A public-private partnership started seven years ago, the Roanoke Cultural Endowment is intended to help shore up Roanoke’s arts organizations by providing grants to assist with operating funds. That won’t begin, however, until the endowment reaches $20 million.
At present the endowment has raised $4 million, said chairman David Wine. The largest portion of that has come from contributions made by the city of Roanoke, with the rest mainly coming from smaller private donations.
The donor behind the 2018 gift wanted RCE to do something to benefit the arts right away. First, the endowment arranged for a consultant to assist the arts organizations in coming up with long-term strategic plans, not just individually but in cooperation. “That was the first time that they all really got together in a room,” Wine said.
Roanoke Arts Pop! was one of the initiatives that grew out of those sessions, suggested by and coordinated by the Taubman. Wine, a Roanoke business leader who is also the Taubman’s treasurer, called the museum “the largest, best funded organization,” and thus in an ideal position to lead this charge.

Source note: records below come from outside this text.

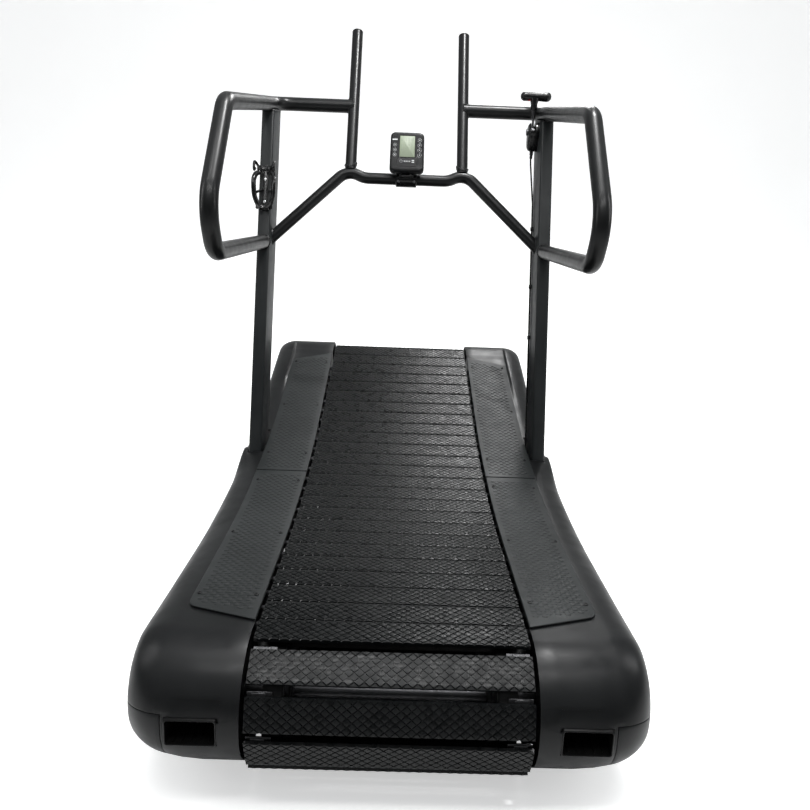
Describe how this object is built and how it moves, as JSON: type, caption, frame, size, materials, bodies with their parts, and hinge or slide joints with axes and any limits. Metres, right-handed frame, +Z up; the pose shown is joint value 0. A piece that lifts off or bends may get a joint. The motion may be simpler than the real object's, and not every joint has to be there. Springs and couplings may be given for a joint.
{
  "type": "curved manual treadmill",
  "caption": "Curved slat treadmill driven by the runner, with side covers, foot plates, leaning uprights, looped handrails, push bars, a console and a resistance lever.",
  "frame": {"origin": "centre of the footprint on the floor", "axes": "+X the runner's right, +Y the running direction, +Z up"},
  "size_m": [0.868, 1.7186, 1.4084],
  "materials": {
    "frame_paint": "satin black powder coat",
    "post_paint": "satin dark grey powder coat",
    "bar_paint": "satin black powder coat",
    "steel": "zinc plated",
    "bearing_steel": "ground",
    "disc_aluminium": "turned",
    "slat_metal": "gloss black",
    "tread_rubber": "diamond embossed",
    "belt_rubber": "matt",
    "cover_plastic": "fine grained satin",
    "step_plastic": "embossed satin",
    "pocket_plastic": "matt",
    "foot_rubber": "matt",
    "cap_plastic": "satin",
    "lever_plastic": "satin",
    "lever_metal": "zinc plated",
    "cable_sheath": "satin",
    "cage_plastic": "gloss",
    "console_plastic": "satin",
    "lcd": "grey green liquid crystal display",
    "key_rubber": "matt"
  },
  "bodies": {
    "base": {"base_rails": "frame_paint", "base_crossmembers": "frame_paint", "side_brackets": "frame_paint", "feet": "foot_rubber", "left_side_plate": "frame_paint", "right_side_plate": "frame_paint", "deck_ties": "frame_paint", "deck_fasteners": "steel", "track_bearings": "bearing_steel", "bearing_housings": "frame_paint", "shaft_bearings": "bearing_steel", "slat_treads": "tread_rubber", "slat_bars": "slat_metal", "drive_belts": "belt_rubber", "left_rear_cover": "cover_plastic", "right_rear_cover": "cover_plastic", "left_front_cover": "cover_plastic", "right_front_cover": "cover_plastic", "left_end_cap": "cover_plastic", "right_end_cap": "cover_plastic", "pocket_liners": "pocket_plastic", "left_rear_step": "step_plastic", "right_rear_step": "step_plastic", "left_front_step": "step_plastic", "right_front_step": "step_plastic", "step_screws": "steel", "left_upright": "post_paint", "right_upright": "post_paint", "upright_bolts": "steel", "left_handrail": "bar_paint", "right_handrail": "bar_paint", "left_push_horn": "bar_paint", "right_push_horn": "bar_paint", "horn_caps": "cap_plastic", "lower_crossbar": "bar_paint", "lever_housing": "lever_plastic", "pivot_pins": "steel", "resistance_cable": "cable_sheath", "cable_clips": "lever_plastic", "bottle_cage": "cage_plastic", "cage_bolts": "bearing_steel", "console_bracket": "lever_plastic"},
    "front_roller": {"front_shaft": "steel", "front_pulleys": "frame_paint", "brake_disc": "disc_aluminium"},
    "rear_roller": {"rear_shaft": "steel", "rear_pulleys": "frame_paint"},
    "brake_carrier": {"brake_arm": "steel", "brake_magnets": "bearing_steel"},
    "lever": {"resistance_lever": "lever_metal", "lever_grip": "lever_plastic"},
    "console": {"console_body": "console_plastic", "console_screen": "lcd"},
    "left_wheel": {"left_transport_wheel": "foot_rubber"},
    "right_wheel": {"right_transport_wheel": "foot_rubber"},
    "key_1": {"console_key_1": "key_rubber"},
    "key_2": {"console_key_2": "key_rubber"},
    "key_3": {"console_key_3": "key_rubber"},
    "key_4": {"console_key_4": "key_rubber"}
  },
  "joints": [
    {"name": "front_axle_spin", "type": "hinge", "parent": "base", "child": "front_roller", "pos_m": [0, 0.709, 0.275], "axis": [1, 0, 0], "continuous": true},
    {"name": "rear_axle_spin", "type": "hinge", "parent": "base", "child": "rear_roller", "pos_m": [0, -0.731, 0.163], "axis": [1, 0, 0], "continuous": true},
    {"name": "resistance_lever_swing", "type": "hinge", "parent": "base", "child": "lever", "pos_m": [0.363, 0.46261, 1.128], "axis": [1, 0, 0], "range_deg": [0, 22]},
    {"name": "brake_carrier_swing", "type": "hinge", "parent": "base", "child": "brake_carrier", "pos_m": [0.301, 0.6, 0.22], "axis": [1, 0, 0], "range_deg": [0, 20]},
    {"name": "console_tilt", "type": "hinge", "parent": "base", "child": "console", "pos_m": [0, 0.37941, 0.99507], "axis": [1, 0, 0], "range_deg": [-12, 15]},
    {"name": "left_wheel_spin", "type": "hinge", "parent": "base", "child": "left_wheel", "pos_m": [-0.3175, 0.662, 0.036], "axis": [1, 0, 0], "continuous": true},
    {"name": "right_wheel_spin", "type": "hinge", "parent": "base", "child": "right_wheel", "pos_m": [0.3175, 0.662, 0.036], "axis": [1, 0, 0], "continuous": true},
    {"name": "key_1_press", "type": "slide", "parent": "console", "child": "key_1", "axis": [0, 0.9135, -0.4067], "range_m": [0, 0.0015], "stiffness_N_per_m": 400},
    {"name": "key_2_press", "type": "slide", "parent": "console", "child": "key_2", "axis": [0, 0.9135, -0.4067], "range_m": [0, 0.0015], "stiffness_N_per_m": 400},
    {"name": "key_3_press", "type": "slide", "parent": "console", "child": "key_3", "axis": [0, 0.9135, -0.4067], "range_m": [0, 0.0015], "stiffness_N_per_m": 400},
    {"name": "key_4_press", "type": "slide", "parent": "console", "child": "key_4", "axis": [0, 0.9135, -0.4067], "range_m": [0, 0.0015], "stiffness_N_per_m": 400}
  ],
  "couplings": [
    {"joint": "rear_axle_spin", "follows": "front_axle_spin", "ratio": 1},
    {"joint": "brake_carrier_swing", "follows": "resistance_lever_swing", "ratio": 0.9}
  ]
}
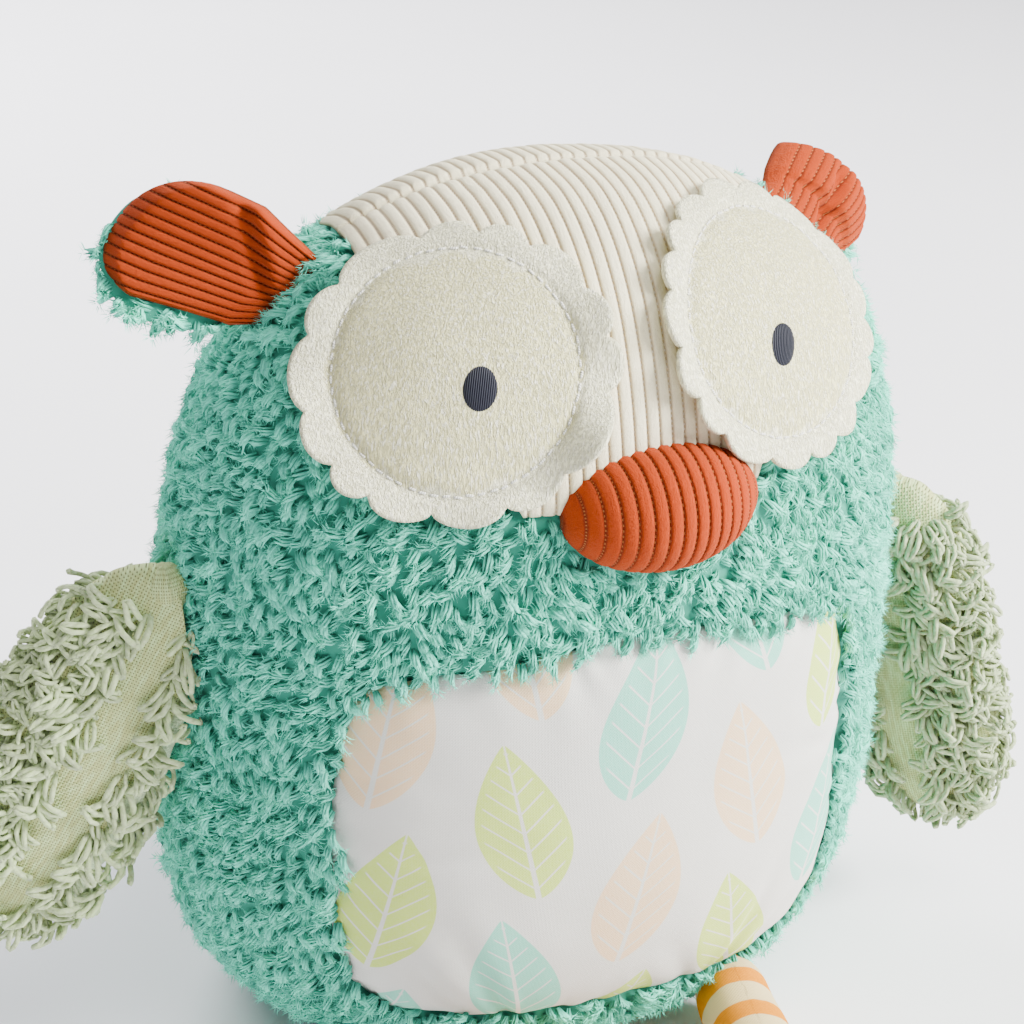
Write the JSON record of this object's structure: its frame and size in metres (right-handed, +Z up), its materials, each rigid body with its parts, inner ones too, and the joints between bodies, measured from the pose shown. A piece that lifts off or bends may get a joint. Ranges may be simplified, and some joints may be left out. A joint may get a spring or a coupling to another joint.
{
  "type": "plush owl",
  "caption": "Egg-shaped stuffed owl of teal pile with felt eyes, a padded corduroy beak, cupped ears, fringed wings and striped legs.",
  "frame": {"origin": "on the surface that the owl stands on, on the flat underside of its base panel", "axes": "+Z up; the owl faces -Y, and its right side is at -X"},
  "size_m": [0.329, 0.2688, 0.2611],
  "materials": {
    "stuffing": "polyester fibre, loose matt fibre",
    "pile": "teal curly pile, deep curly pile, matt",
    "cotton": "printed cotton, plain weave with a printed leaf pattern",
    "cream_cord": "cream corduroy, wide-wale corduroy",
    "rust_cord": "rust corduroy, wide-wale corduroy",
    "felt": "cream felt, pressed felt",
    "cream_thread": "cream thread, twisted sewing thread",
    "navy_thread": "navy thread, satin-stitch embroidery",
    "sage": "sage cloth, plain weave with bands of loops",
    "striped": "striped jersey, cream and orange striped knit"
  },
  "bodies": {
    "body": {"body_stuffing": "stuffing", "front_cover": "pile", "back_cover_right": "pile", "back_cover_left": "pile", "base_cover": "pile", "belly_panel": "cotton", "forehead_panel": "cream_cord", "crown_panel": "cream_cord", "beak_cover": "rust_cord", "beak_stuffing": "stuffing", "eye_felt_right": "felt", "eye_stitching_right": "cream_thread", "pupil_right": "navy_thread", "eye_felt_left": "felt", "eye_stitching_left": "cream_thread", "pupil_left": "navy_thread"},
    "ear_right": {"ear_back_right": "pile", "ear_lining_right": "rust_cord"},
    "wing_root_right": {"wing_root_right": "sage"},
    "wing_right": {"wing_stuffing_right": "stuffing", "wing_front_right": "sage", "wing_back_right": "sage"},
    "leg_right": {"leg_cover_right": "striped", "leg_stuffing_right": "stuffing"},
    "ear_left": {"ear_back_left": "pile", "ear_lining_left": "rust_cord"},
    "wing_root_left": {"wing_root_left": "sage"},
    "wing_left": {"wing_stuffing_left": "stuffing", "wing_front_left": "sage", "wing_back_left": "sage"},
    "leg_left": {"leg_cover_left": "striped", "leg_stuffing_left": "stuffing"}
  },
  "joints": [
    {"name": "ear_fold_right", "type": "hinge", "parent": "body", "child": "ear_right", "pos_m": [-0.07851, -0.015, 0.23995], "axis": [-0.6543, 0, -0.7563], "range_deg": [-20, 20], "stiffness_Nm_per_rad": 0.04},
    {"name": "wing_swing_right", "type": "hinge", "parent": "body", "child": "wing_root_right", "pos_m": [-0.11069, -0.01541, 0.15828], "axis": [0, 0, 1], "range_deg": [-10, 15], "stiffness_Nm_per_rad": 0.03},
    {"name": "wing_lift_right", "type": "hinge", "parent": "wing_root_right", "child": "wing_right", "pos_m": [-0.11069, -0.01541, 0.15828], "axis": [0.2756, 0.9613, 0], "range_deg": [0, 90]},
    {"name": "leg_lift_right", "type": "hinge", "parent": "body", "child": "leg_right", "pos_m": [-0.04232, -0.0587, 0.013], "axis": [1, 0, 0], "range_deg": [-5, 45]},
    {"name": "ear_fold_left", "type": "hinge", "parent": "body", "child": "ear_left", "pos_m": [0.07851, -0.015, 0.23995], "axis": [0.6543, 0, -0.7563], "range_deg": [0, 20], "stiffness_Nm_per_rad": 0.04},
    {"name": "wing_swing_left", "type": "hinge", "parent": "body", "child": "wing_root_left", "pos_m": [0.11146, -0.01541, 0.14915], "axis": [0, 0, 1], "range_deg": [-15, 0], "stiffness_Nm_per_rad": 0.03},
    {"name": "wing_lift_left", "type": "hinge", "parent": "wing_root_left", "child": "wing_left", "pos_m": [0.11146, -0.01541, 0.14915], "axis": [-0.2079, -0.9781, 0], "range_deg": [0, 90]},
    {"name": "leg_lift_left", "type": "hinge", "parent": "body", "child": "leg_left", "pos_m": [0.04232, -0.05869, 0.013], "axis": [1, 0, 0], "range_deg": [-5, 45]}
  ]
}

Roanoke Cultural Endowment was a primary Arts Pop sponsor in 2020, using funds from that 2018 special gift. This year, the endowment’s involvement is more novel. Making use of a $30,000 American Rescue Plan Act grant awarded by the city of Roanoke, RCA has partnered with Buzz4Good, a Roanoke-based television show that airs on Blue Ridge PBS, in which founder and host Michael Hemphill arranges for regional nonprofits to receive pro bono marketing assistance.
The first “Buzz” episode of a six-part series funded by the grant, which aired Feb. 23 and can be viewed at https://youtu.be/hEO7jN0ATrU, previewed preparations for Roanoke Arts Pop!, and the second episode has been recording live through this weekend, documenting the event.
“These episodes are specifically to raise awareness of arts and culture as being a vibrant contributor to our community in pandemic recovery,” said RCE Executive Director Shaleen Powell.
“The arts and cultural community is economic development,” Howard said.
Roanoke’s primary economic development and tourism thrust puts emphasis on outdoor activities augmented by the natural beauty of the Blue Ridge Mountains. Yet, when giving guidance to Roanoke Valley visitors, “we encourage people to be ‘trailsetters,’ but we make sure that we define ‘trailsetters’ as not just pulling out on a hiking trail or a bike trail, but making a trail for the arts, for cuisine, for railroad history, for the incredible variety that we have,” Howard said.
As he put it, even a beautiful beach destination is hard to market “if there’s nothing else there.” Roanoke actually stands up well against a bigger destination, such as, say, Anaheim, California. “They’re great places, but it may take you five hours to get from one place to the other,” Howard said. “Everything here is 15 minutes to 30 minutes away.”
This appeal goes beyond tourism. “The vibrant arts community and the cultural richness of Roanoke have been major factors in the ability of the Fralin Biomedical Research Institute at VTC to attract leading medical research teams and their families to Roanoke,” Fralin Institute Founding Executive Director Michael Friedlander has said.
“There’s not too many communities our size that have the dynamic offerings that we have,” Howard said. “I think when people move here, it’s a pleasant surprise to them.”
Therefore, Roanoke Arts Pop! isn’t just previewing the year in the arts. It’s putting on a demonstration of our whole region, both for the curious who stop by and for those of us who live here, showing us what more there is to explore.